AIM — Wherever a line below holds the word "part", copy that line.

DATA SECTION —
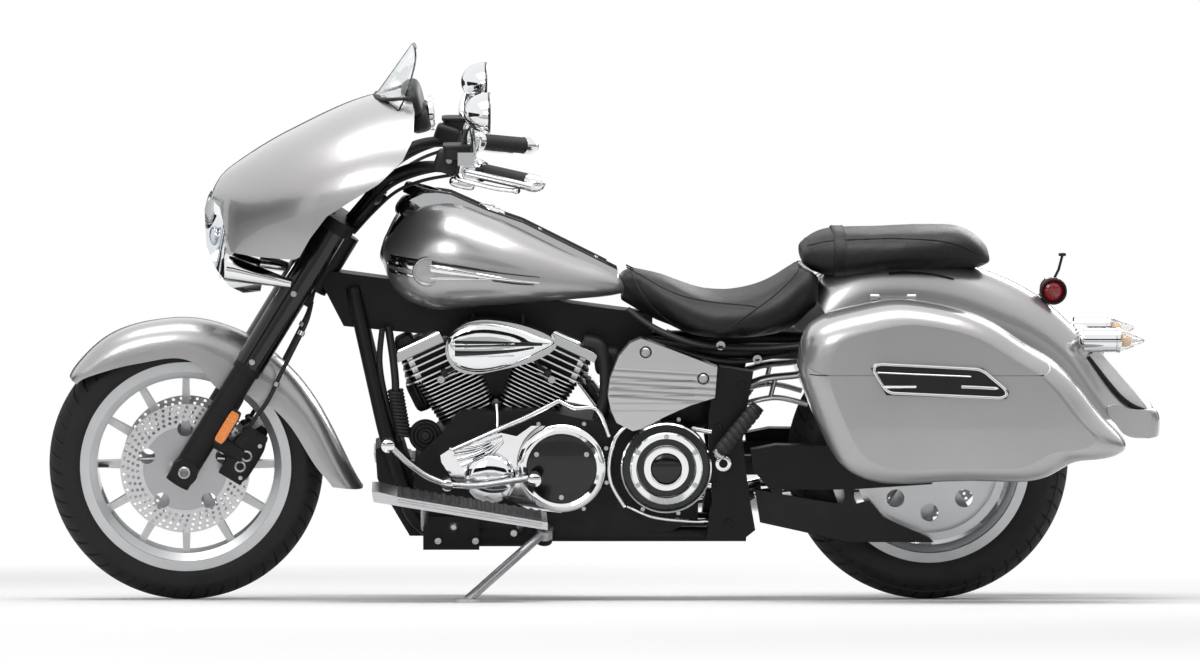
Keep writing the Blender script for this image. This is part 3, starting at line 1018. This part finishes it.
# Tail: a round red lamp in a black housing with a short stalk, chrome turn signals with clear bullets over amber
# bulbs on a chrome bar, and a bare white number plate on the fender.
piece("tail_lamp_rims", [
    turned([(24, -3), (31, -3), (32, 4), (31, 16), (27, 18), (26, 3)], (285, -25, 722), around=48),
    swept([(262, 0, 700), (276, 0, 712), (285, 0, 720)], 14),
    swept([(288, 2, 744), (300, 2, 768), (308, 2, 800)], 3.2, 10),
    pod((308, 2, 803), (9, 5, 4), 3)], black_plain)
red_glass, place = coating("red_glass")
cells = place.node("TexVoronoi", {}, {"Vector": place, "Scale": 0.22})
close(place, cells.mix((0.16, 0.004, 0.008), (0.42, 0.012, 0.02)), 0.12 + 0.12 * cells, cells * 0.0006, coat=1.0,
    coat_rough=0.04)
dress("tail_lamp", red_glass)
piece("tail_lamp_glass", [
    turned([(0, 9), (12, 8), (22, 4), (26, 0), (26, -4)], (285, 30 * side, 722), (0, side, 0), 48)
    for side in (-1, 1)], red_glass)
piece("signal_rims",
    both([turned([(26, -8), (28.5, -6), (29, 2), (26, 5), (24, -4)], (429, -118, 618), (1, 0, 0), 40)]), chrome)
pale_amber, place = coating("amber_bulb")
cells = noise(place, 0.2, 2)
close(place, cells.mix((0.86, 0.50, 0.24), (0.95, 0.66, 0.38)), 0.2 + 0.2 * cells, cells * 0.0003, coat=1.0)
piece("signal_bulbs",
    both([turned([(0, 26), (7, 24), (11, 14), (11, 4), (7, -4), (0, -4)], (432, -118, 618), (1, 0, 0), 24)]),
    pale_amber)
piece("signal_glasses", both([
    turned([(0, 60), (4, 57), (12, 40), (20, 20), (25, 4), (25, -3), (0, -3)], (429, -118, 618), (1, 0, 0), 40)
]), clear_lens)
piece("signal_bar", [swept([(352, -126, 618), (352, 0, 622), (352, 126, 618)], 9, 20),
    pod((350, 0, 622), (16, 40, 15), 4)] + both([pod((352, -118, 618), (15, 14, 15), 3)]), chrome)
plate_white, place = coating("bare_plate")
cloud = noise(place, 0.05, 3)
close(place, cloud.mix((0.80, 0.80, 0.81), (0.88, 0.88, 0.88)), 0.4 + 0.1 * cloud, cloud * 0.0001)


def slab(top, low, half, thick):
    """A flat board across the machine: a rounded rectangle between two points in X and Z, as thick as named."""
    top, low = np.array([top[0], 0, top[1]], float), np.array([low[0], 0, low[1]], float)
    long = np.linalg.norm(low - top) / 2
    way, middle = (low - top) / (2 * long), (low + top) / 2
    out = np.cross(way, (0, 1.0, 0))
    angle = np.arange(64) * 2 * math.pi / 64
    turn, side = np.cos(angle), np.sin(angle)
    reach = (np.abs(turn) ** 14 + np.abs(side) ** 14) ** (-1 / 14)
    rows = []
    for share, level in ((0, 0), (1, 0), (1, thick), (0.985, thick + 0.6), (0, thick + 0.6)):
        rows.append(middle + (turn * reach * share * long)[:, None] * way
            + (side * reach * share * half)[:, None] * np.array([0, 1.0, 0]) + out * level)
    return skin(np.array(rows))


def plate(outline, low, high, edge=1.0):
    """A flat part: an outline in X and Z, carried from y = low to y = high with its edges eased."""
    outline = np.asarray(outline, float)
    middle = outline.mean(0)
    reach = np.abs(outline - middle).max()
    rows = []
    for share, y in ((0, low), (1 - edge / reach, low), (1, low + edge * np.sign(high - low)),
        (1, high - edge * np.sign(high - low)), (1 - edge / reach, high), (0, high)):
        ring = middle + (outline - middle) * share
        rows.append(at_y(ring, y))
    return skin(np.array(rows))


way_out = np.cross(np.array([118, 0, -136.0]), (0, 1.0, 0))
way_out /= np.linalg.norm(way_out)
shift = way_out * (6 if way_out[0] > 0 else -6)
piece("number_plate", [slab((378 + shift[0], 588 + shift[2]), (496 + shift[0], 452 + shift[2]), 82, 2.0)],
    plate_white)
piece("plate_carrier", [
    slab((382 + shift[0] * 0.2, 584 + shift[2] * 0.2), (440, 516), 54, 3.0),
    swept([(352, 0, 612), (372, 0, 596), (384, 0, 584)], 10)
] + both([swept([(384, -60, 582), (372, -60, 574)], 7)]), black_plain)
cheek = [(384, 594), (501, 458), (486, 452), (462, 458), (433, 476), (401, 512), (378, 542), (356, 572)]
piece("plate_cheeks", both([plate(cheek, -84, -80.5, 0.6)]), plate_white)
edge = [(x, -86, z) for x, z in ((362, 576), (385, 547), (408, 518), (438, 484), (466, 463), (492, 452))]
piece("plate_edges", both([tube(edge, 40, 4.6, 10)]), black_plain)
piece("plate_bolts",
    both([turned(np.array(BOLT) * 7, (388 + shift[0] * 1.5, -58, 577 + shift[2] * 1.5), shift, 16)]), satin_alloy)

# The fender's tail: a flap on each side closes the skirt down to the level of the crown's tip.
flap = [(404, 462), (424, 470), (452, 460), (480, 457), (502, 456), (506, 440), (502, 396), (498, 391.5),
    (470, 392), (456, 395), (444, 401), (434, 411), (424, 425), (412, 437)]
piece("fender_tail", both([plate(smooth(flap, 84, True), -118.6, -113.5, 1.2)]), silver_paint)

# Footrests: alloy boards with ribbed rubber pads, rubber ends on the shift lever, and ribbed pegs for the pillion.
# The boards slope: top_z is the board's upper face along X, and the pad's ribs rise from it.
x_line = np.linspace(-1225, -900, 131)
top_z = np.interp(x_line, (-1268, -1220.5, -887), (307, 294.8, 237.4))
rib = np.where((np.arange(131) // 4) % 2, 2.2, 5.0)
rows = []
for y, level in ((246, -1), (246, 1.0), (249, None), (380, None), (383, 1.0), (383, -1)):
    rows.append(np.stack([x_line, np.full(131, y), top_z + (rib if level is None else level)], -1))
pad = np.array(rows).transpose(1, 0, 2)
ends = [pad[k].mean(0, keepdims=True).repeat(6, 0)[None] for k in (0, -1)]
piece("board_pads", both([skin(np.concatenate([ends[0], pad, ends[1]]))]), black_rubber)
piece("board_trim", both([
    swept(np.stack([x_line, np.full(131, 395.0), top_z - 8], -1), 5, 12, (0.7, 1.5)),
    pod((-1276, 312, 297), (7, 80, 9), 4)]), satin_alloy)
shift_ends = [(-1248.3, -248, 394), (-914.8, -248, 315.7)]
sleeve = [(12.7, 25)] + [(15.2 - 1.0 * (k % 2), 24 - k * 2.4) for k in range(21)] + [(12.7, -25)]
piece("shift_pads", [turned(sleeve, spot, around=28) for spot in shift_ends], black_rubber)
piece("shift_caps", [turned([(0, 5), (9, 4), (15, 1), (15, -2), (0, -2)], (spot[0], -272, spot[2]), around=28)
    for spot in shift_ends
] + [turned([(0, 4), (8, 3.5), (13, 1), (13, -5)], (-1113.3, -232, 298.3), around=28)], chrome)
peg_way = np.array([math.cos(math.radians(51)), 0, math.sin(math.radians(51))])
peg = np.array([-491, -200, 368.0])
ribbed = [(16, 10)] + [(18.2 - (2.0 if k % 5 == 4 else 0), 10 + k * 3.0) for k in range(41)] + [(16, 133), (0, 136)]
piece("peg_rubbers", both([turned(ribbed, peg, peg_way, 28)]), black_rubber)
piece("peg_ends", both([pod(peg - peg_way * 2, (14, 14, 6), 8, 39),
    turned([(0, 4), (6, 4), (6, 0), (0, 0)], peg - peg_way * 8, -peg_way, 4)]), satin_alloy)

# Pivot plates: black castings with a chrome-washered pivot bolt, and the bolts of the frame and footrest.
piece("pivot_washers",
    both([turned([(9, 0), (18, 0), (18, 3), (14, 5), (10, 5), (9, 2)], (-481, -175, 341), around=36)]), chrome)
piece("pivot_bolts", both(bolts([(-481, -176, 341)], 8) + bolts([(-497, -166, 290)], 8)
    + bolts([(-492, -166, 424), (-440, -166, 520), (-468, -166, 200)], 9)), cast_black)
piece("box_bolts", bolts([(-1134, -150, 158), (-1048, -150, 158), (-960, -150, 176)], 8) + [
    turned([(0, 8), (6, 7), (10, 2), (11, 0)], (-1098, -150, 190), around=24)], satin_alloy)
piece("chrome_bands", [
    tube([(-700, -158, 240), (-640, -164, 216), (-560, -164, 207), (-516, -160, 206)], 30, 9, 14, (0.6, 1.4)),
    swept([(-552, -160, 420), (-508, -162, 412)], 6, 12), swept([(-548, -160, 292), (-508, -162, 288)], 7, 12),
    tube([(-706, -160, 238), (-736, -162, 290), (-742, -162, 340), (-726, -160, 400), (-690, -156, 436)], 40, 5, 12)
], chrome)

RESULT —
Keep writing the Blender script for this image. This is part 3, starting at line 1018. This part finishes it.
    """A flat part: an outline in X and Z, carried from y = low to y = high with its edges eased."""